Death: It’s about time, wily raven. I’ve waited long enough!

Doctor: Death? I’m dead? After 964 years in the business? How undignified! I’ll never hear the end of it! Funny, dying didn’t hurt as much as last time. I must be getting good at it...

Death: You might be dead now, but Number Eight has taken your place. The Doctor’s not done suffering yet...

Doctor: Goodness, what do you Eternals think I’ve been doing down there? Watching Emmerdale Farm? I’ve suffered enough!

Death: Oh, you haven’t seen half of it. They’ve got big plans for your new manifestation.

Doctor: How big, Grim Reaperess?

Death: They’ll write tragedies on what happens.
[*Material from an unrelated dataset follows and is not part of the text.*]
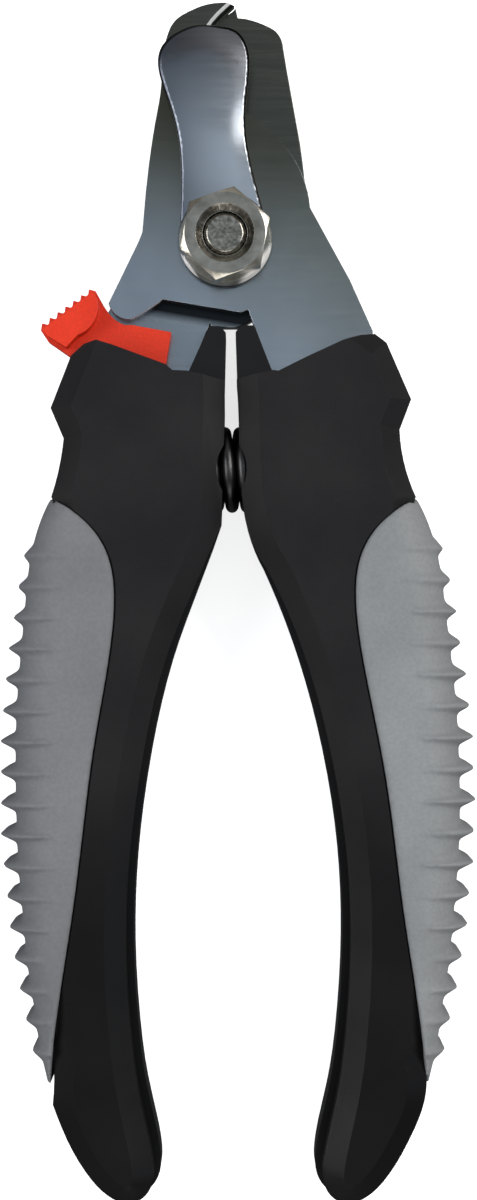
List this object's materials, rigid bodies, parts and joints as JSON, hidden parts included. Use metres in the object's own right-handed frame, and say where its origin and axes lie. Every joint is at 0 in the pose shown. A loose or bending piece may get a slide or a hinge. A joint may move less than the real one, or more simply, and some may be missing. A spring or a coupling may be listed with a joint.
{
  "type": "scissor nail clipper",
  "caption": "Plier-type pet nail clipper: two crossed steel blades on a bolt, swinging nail guard, sprung soft-grip handles and a sliding thumb lock.",
  "frame": {"origin": "bottom centre of the bounding box, jaws closed", "axes": "+Y from the handles to the jaw tips, +Z from the back faces up to the nut, +X to the right-hand handle seen from the nut side"},
  "size_m": [0.0659, 0.1662, 0.0185],
  "materials": {
    "blade_steel": "fine vertical brushing, satin",
    "guard_steel": "satin, blue-grey reflections",
    "nut_plate": "bright nickel plate",
    "bronze": "turned",
    "handle_plastic": "fine spark texture, semi-matte",
    "grip_rubber": "soft-touch, matte",
    "lock_plastic": "satin",
    "spring_steel": "black oxide"
  },
  "bodies": {
    "left_lever": {"rear_blade": "blade_steel", "left_handle_front": "handle_plastic", "left_handle_back": "handle_plastic", "left_grip": "grip_rubber", "left_handle_screws": "nut_plate", "pivot_bolt": "nut_plate", "bolt_washer": "nut_plate", "pivot_bush": "bronze", "friction_washer": "nut_plate", "flange_nut": "nut_plate", "lock_pin": "nut_plate", "lock_washer": "nut_plate", "return_spring": "spring_steel"},
    "right_lever": {"front_blade": "blade_steel", "right_handle_front": "handle_plastic", "right_handle_back": "handle_plastic", "right_grip": "grip_rubber", "right_handle_screws": "nut_plate"},
    "guard": {"nail_guard": "guard_steel"},
    "lock": {"lock_slider": "lock_plastic"}
  },
  "joints": [
    {"name": "handle_open", "type": "hinge", "parent": "left_lever", "child": "right_lever", "pos_m": [-0.0018, 0.05006, 0.0083], "axis": [0, 0, 1], "range_deg": [0, 17], "deforming": ["return_spring"]},
    {"name": "guard_swing", "type": "hinge", "parent": "left_lever", "child": "guard", "pos_m": [-0.0018, 0.05006, 0.0125], "axis": [0, 0, 1], "range_deg": [0, 50]},
    {"name": "lock_slide", "type": "slide", "parent": "left_lever", "child": "lock", "axis": [-0.821, -0.571, 0], "range_m": [0, 0.0048]}
  ],
  "couplings": [
    {"joint": "lock_slide", "follows": "handle_open", "m_per_rad": 0.01617}
  ]
}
You, however, the Seventh Doctor, have a burial plot all picked out in the Land of Sacrificed Cult TV Icons. Your ass is mine.

Doctor: I don’t wish to be rude, Death, but I *was* hoping for some rest.

Death: Well, if that’s what you want. Or...

Doctor: ...or?

Death: ...or maybe we could spend the next chunk of eternity making out like pre-pubescent rabbits?

(The Doctor stares at Death for a long moment.)

Doctor: (Clears throat and checks no one is watching) D’you think that Time might be disposed towards a threesome, mayhaps?

Death: (Shrugs.) Only if Pain gets to watch.

(The Doctor leaps to his feet and takes Death’s arm.)

Doctor: Oh, why not? Mind you, Death, it *has* been a long time... Will you promise me something?

Death: What?

Doctor: *Don’t* be gentle with me.

Death: Oh, we won’t.

(The pair walk off towards the lake silhouetted by the setting sun.)